- **Problem statement**: Reproduce the full listing that appears beneath this instruction exactly.
:: Data segment
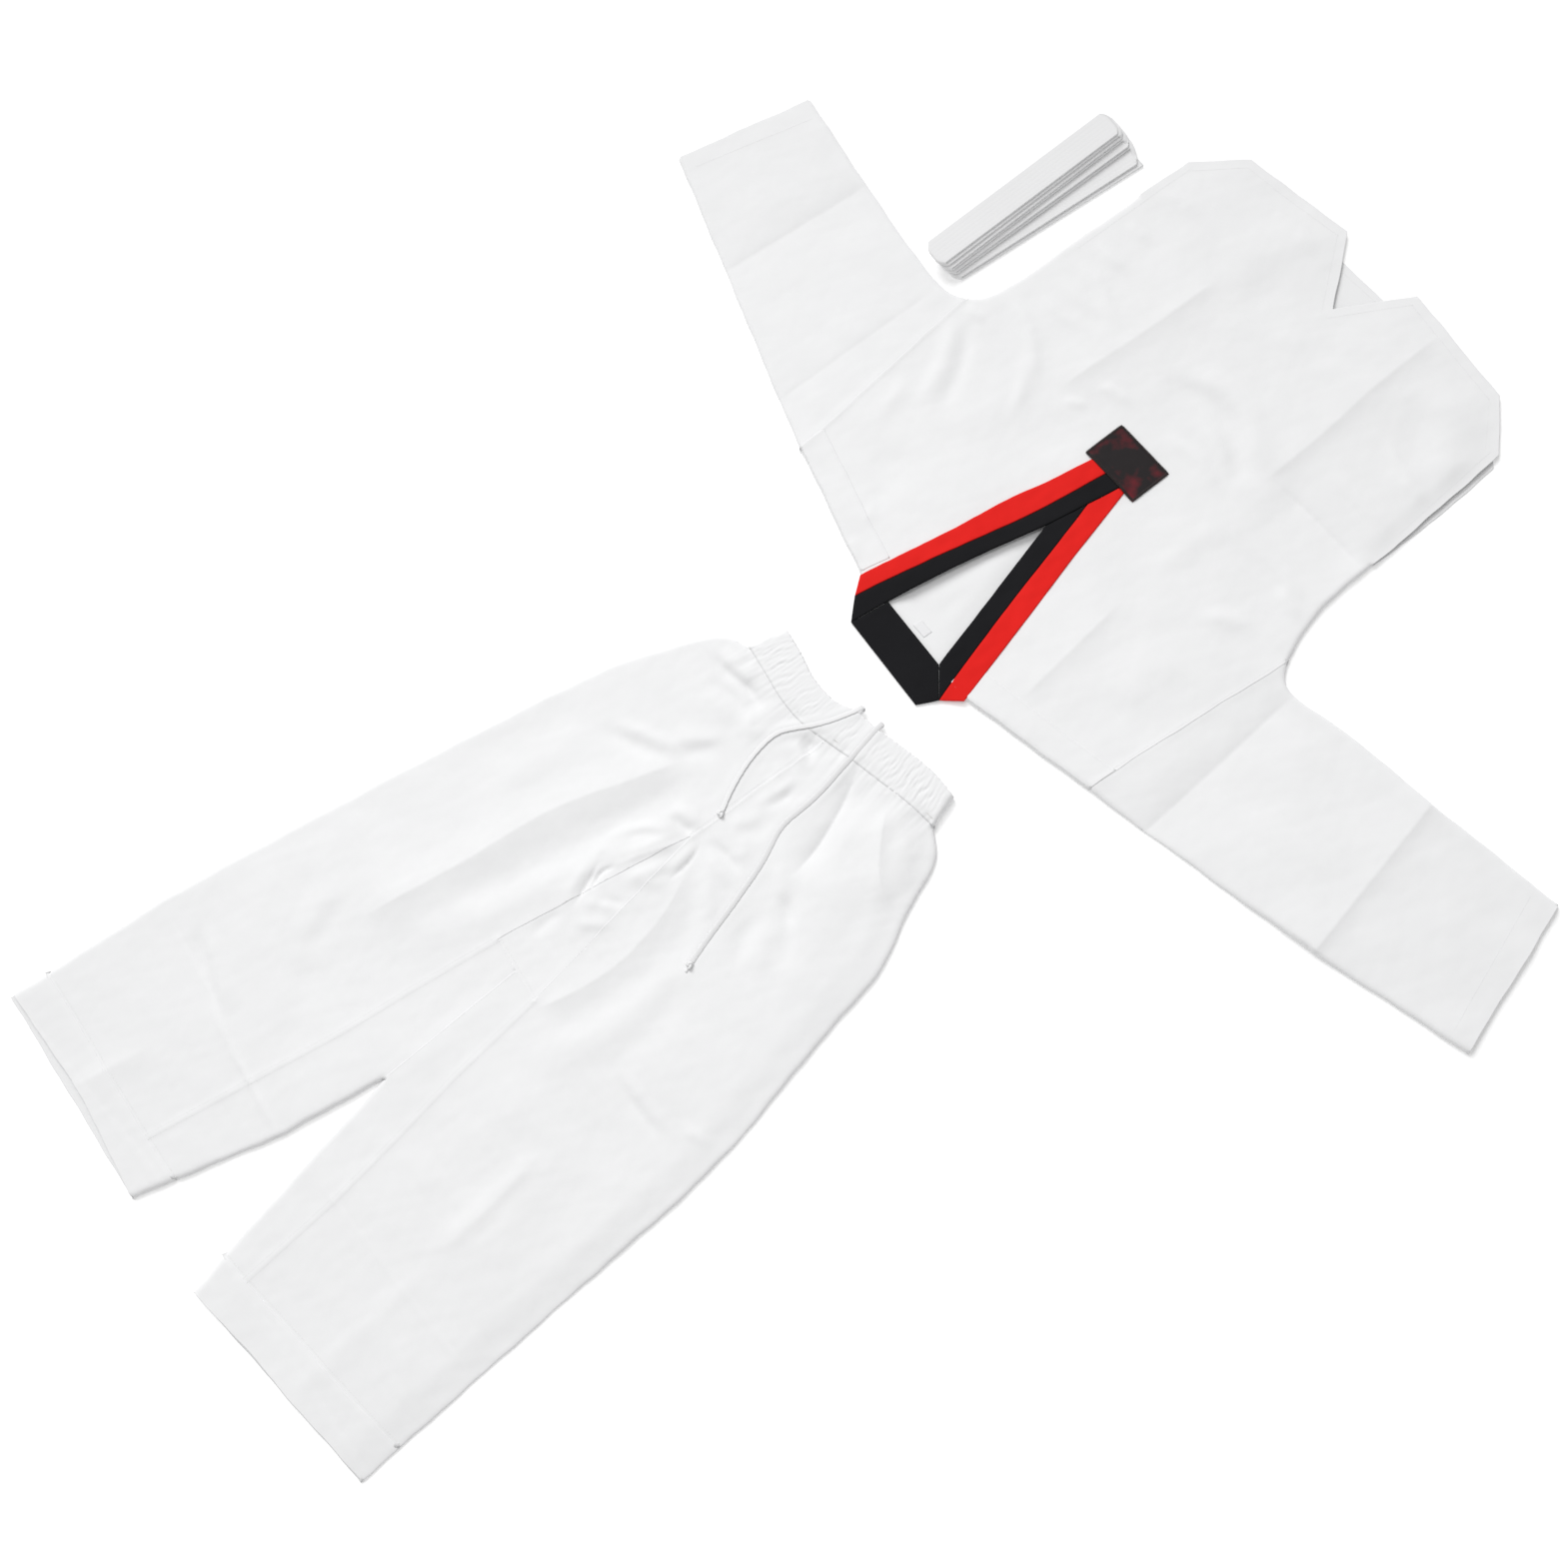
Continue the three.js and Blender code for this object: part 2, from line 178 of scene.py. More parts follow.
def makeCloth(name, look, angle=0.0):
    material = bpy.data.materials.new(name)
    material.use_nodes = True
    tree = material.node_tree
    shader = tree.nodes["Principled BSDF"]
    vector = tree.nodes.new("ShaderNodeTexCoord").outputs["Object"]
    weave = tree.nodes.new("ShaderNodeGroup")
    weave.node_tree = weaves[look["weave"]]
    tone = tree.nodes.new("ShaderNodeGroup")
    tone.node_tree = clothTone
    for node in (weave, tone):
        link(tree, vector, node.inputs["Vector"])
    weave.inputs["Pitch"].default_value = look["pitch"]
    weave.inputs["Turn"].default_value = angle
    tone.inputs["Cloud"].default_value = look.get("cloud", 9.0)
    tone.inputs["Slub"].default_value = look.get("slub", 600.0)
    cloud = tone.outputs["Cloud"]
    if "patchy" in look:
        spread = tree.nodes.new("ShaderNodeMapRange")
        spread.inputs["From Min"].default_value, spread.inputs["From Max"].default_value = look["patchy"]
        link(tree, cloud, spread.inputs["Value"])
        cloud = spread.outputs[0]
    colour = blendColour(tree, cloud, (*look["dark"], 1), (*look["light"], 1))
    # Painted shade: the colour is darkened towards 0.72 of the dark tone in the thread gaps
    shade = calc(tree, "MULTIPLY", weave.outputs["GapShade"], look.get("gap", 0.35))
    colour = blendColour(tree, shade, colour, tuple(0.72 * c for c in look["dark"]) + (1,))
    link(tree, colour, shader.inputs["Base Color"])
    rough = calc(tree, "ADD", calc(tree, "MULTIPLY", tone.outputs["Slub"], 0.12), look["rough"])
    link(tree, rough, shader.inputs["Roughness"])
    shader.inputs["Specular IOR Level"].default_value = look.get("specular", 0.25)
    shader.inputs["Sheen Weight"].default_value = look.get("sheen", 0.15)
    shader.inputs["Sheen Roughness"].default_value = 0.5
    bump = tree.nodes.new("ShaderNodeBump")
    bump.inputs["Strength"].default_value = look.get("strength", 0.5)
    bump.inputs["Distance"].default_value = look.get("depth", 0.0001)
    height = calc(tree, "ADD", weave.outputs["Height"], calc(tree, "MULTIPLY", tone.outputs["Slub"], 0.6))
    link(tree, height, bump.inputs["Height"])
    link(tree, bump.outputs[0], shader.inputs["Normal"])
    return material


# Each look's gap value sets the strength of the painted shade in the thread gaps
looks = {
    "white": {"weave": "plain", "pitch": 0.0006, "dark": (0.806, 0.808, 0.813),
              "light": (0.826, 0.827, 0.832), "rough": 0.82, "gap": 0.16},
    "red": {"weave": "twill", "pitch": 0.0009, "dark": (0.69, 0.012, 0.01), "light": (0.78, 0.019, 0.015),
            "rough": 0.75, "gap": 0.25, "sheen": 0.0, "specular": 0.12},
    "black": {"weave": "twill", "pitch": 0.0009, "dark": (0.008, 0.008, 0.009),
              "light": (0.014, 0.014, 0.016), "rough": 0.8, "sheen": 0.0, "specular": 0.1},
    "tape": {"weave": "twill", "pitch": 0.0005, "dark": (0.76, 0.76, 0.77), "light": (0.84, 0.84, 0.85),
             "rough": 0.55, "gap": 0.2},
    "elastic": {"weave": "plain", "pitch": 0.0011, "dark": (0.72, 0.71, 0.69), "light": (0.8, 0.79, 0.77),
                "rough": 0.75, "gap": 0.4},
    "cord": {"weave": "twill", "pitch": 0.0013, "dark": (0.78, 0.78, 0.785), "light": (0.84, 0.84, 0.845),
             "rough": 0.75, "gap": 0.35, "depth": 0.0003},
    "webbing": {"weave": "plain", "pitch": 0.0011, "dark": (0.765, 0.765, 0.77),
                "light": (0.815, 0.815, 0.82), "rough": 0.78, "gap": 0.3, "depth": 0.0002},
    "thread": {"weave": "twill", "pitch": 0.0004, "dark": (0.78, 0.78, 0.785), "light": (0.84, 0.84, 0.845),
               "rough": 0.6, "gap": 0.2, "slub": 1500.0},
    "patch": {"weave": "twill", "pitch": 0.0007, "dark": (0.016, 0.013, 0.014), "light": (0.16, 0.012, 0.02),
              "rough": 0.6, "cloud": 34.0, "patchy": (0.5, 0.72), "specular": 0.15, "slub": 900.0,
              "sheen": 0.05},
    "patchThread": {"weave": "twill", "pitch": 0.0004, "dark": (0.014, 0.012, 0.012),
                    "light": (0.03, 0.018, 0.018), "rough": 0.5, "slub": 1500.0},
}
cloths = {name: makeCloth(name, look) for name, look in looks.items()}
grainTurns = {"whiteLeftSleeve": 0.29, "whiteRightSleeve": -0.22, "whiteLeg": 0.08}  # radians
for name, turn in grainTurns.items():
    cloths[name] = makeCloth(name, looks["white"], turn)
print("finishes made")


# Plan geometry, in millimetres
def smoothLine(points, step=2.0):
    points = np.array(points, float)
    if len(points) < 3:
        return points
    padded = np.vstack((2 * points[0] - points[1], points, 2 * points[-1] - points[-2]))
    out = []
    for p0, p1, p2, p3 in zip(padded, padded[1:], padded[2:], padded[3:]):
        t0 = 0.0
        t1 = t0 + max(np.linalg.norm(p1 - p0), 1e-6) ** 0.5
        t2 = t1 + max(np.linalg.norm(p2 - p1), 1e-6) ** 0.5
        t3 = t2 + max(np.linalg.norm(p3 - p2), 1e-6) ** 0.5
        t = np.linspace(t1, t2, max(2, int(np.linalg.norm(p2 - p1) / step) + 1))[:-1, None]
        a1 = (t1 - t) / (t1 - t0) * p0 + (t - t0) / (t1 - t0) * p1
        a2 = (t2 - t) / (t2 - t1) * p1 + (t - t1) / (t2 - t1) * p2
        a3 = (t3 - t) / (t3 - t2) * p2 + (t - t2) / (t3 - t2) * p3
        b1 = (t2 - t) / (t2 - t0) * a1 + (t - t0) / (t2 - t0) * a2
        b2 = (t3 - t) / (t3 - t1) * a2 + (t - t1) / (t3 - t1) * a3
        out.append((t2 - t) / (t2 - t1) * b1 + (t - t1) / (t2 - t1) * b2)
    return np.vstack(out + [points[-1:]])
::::
- **Finished exercise**:
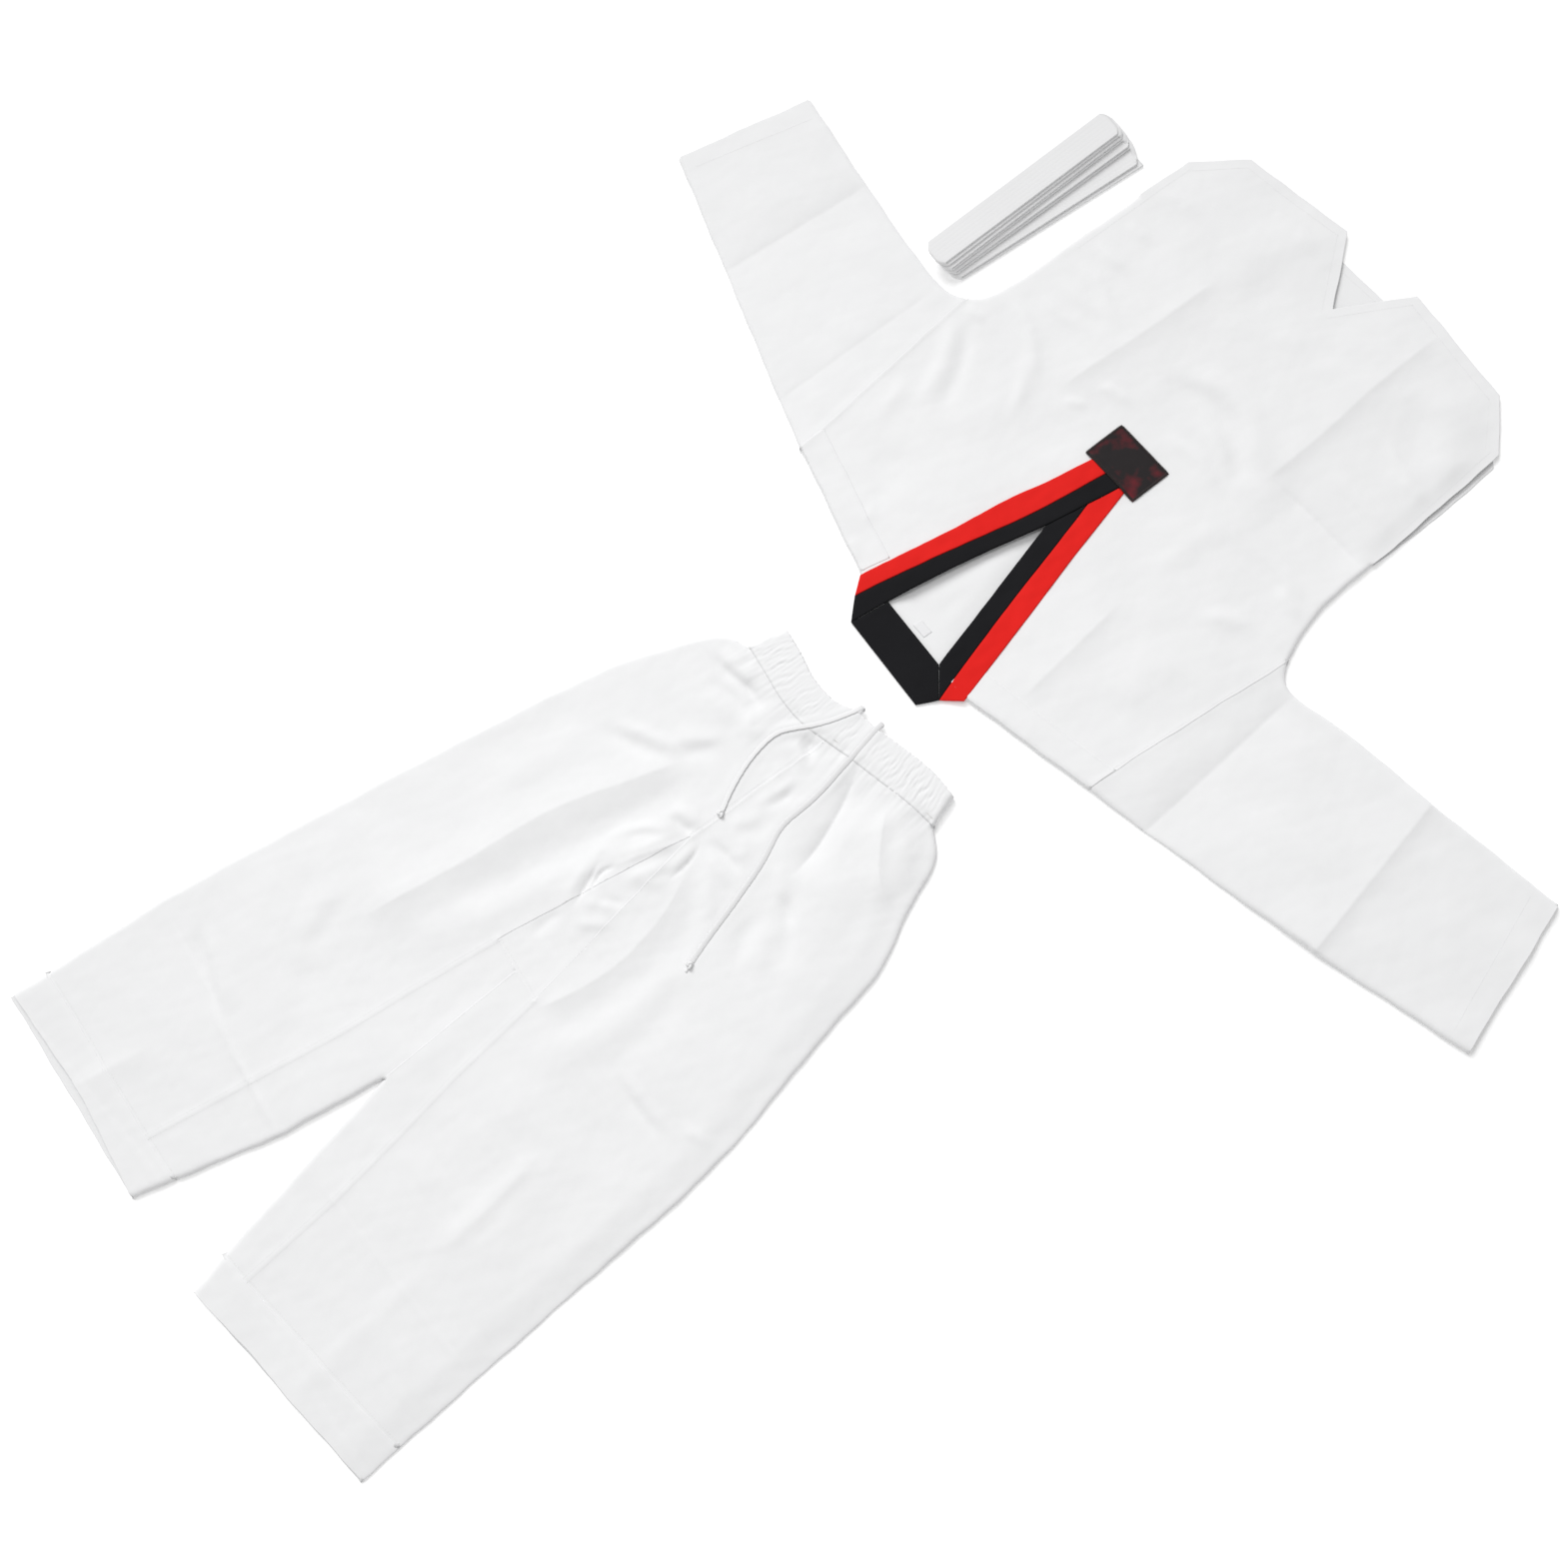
Continue the three.js and Blender code for this object: part 2, from line 178 of scene.py. More parts follow.
def makeCloth(name, look, angle=0.0):
    material = bpy.data.materials.new(name)
    material.use_nodes = True
    tree = material.node_tree
    shader = tree.nodes["Principled BSDF"]
    vector = tree.nodes.new("ShaderNodeTexCoord").outputs["Object"]
    weave = tree.nodes.new("ShaderNodeGroup")
    weave.node_tree = weaves[look["weave"]]
    tone = tree.nodes.new("ShaderNodeGroup")
    tone.node_tree = clothTone
    for node in (weave, tone):
        link(tree, vector, node.inputs["Vector"])
    weave.inputs["Pitch"].default_value = look["pitch"]
    weave.inputs["Turn"].default_value = angle
    tone.inputs["Cloud"].default_value = look.get("cloud", 9.0)
    tone.inputs["Slub"].default_value = look.get("slub", 600.0)
    cloud = tone.outputs["Cloud"]
    if "patchy" in look:
        spread = tree.nodes.new("ShaderNodeMapRange")
        spread.inputs["From Min"].default_value, spread.inputs["From Max"].default_value = look["patchy"]
        link(tree, cloud, spread.inputs["Value"])
        cloud = spread.outputs[0]
    colour = blendColour(tree, cloud, (*look["dark"], 1), (*look["light"], 1))
    # Painted shade: the colour is darkened towards 0.72 of the dark tone in the thread gaps
    shade = calc(tree, "MULTIPLY", weave.outputs["GapShade"], look.get("gap", 0.35))
    colour = blendColour(tree, shade, colour, tuple(0.72 * c for c in look["dark"]) + (1,))
    link(tree, colour, shader.inputs["Base Color"])
    rough = calc(tree, "ADD", calc(tree, "MULTIPLY", tone.outputs["Slub"], 0.12), look["rough"])
    link(tree, rough, shader.inputs["Roughness"])
    shader.inputs["Specular IOR Level"].default_value = look.get("specular", 0.25)
    shader.inputs["Sheen Weight"].default_value = look.get("sheen", 0.15)
    shader.inputs["Sheen Roughness"].default_value = 0.5
    bump = tree.nodes.new("ShaderNodeBump")
    bump.inputs["Strength"].default_value = look.get("strength", 0.5)
    bump.inputs["Distance"].default_value = look.get("depth", 0.0001)
    height = calc(tree, "ADD", weave.outputs["Height"], calc(tree, "MULTIPLY", tone.outputs["Slub"], 0.6))
    link(tree, height, bump.inputs["Height"])
    link(tree, bump.outputs[0], shader.inputs["Normal"])
    return material


# Each look's gap value sets the strength of the painted shade in the thread gaps
looks = {
    "white": {"weave": "plain", "pitch": 0.0006, "dark": (0.806, 0.808, 0.813),
              "light": (0.826, 0.827, 0.832), "rough": 0.82, "gap": 0.16},
    "red": {"weave": "twill", "pitch": 0.0009, "dark": (0.69, 0.012, 0.01), "light": (0.78, 0.019, 0.015),
            "rough": 0.75, "gap": 0.25, "sheen": 0.0, "specular": 0.12},
    "black": {"weave": "twill", "pitch": 0.0009, "dark": (0.008, 0.008, 0.009),
              "light": (0.014, 0.014, 0.016), "rough": 0.8, "sheen": 0.0, "specular": 0.1},
    "tape": {"weave": "twill", "pitch": 0.0005, "dark": (0.76, 0.76, 0.77), "light": (0.84, 0.84, 0.85),
             "rough": 0.55, "gap": 0.2},
    "elastic": {"weave": "plain", "pitch": 0.0011, "dark": (0.72, 0.71, 0.69), "light": (0.8, 0.79, 0.77),
                "rough": 0.75, "gap": 0.4},
    "cord": {"weave": "twill", "pitch": 0.0013, "dark": (0.78, 0.78, 0.785), "light": (0.84, 0.84, 0.845),
             "rough": 0.75, "gap": 0.35, "depth": 0.0003},
    "webbing": {"weave": "plain", "pitch": 0.0011, "dark": (0.765, 0.765, 0.77),
                "light": (0.815, 0.815, 0.82), "rough": 0.78, "gap": 0.3, "depth": 0.0002},
    "thread": {"weave": "twill", "pitch": 0.0004, "dark": (0.78, 0.78, 0.785), "light": (0.84, 0.84, 0.845),
               "rough": 0.6, "gap": 0.2, "slub": 1500.0},
    "patch": {"weave": "twill", "pitch": 0.0007, "dark": (0.016, 0.013, 0.014), "light": (0.16, 0.012, 0.02),
              "rough": 0.6, "cloud": 34.0, "patchy": (0.5, 0.72), "specular": 0.15, "slub": 900.0,
              "sheen": 0.05},
    "patchThread": {"weave": "twill", "pitch": 0.0004, "dark": (0.014, 0.012, 0.012),
                    "light": (0.03, 0.018, 0.018), "rough": 0.5, "slub": 1500.0},
}
cloths = {name: makeCloth(name, look) for name, look in looks.items()}
grainTurns = {"whiteLeftSleeve": 0.29, "whiteRightSleeve": -0.22, "whiteLeg": 0.08}  # radians
for name, turn in grainTurns.items():
    cloths[name] = makeCloth(name, looks["white"], turn)
print("finishes made")


# Plan geometry, in millimetres
def smoothLine(points, step=2.0):
    points = np.array(points, float)
    if len(points) < 3:
        return points
    padded = np.vstack((2 * points[0] - points[1], points, 2 * points[-1] - points[-2]))
    out = []
    for p0, p1, p2, p3 in zip(padded, padded[1:], padded[2:], padded[3:]):
        t0 = 0.0
        t1 = t0 + max(np.linalg.norm(p1 - p0), 1e-6) ** 0.5
        t2 = t1 + max(np.linalg.norm(p2 - p1), 1e-6) ** 0.5
        t3 = t2 + max(np.linalg.norm(p3 - p2), 1e-6) ** 0.5
        t = np.linspace(t1, t2, max(2, int(np.linalg.norm(p2 - p1) / step) + 1))[:-1, None]
        a1 = (t1 - t) / (t1 - t0) * p0 + (t - t0) / (t1 - t0) * p1
        a2 = (t2 - t) / (t2 - t1) * p1 + (t - t1) / (t2 - t1) * p2
        a3 = (t3 - t) / (t3 - t2) * p2 + (t - t2) / (t3 - t2) * p3
        b1 = (t2 - t) / (t2 - t0) * a1 + (t - t0) / (t2 - t0) * a2
        b2 = (t3 - t) / (t3 - t1) * a2 + (t - t1) / (t3 - t1) * a3
        out.append((t2 - t) / (t2 - t1) * b1 + (t - t1) / (t2 - t1) * b2)
    return np.vstack(out + [points[-1:]])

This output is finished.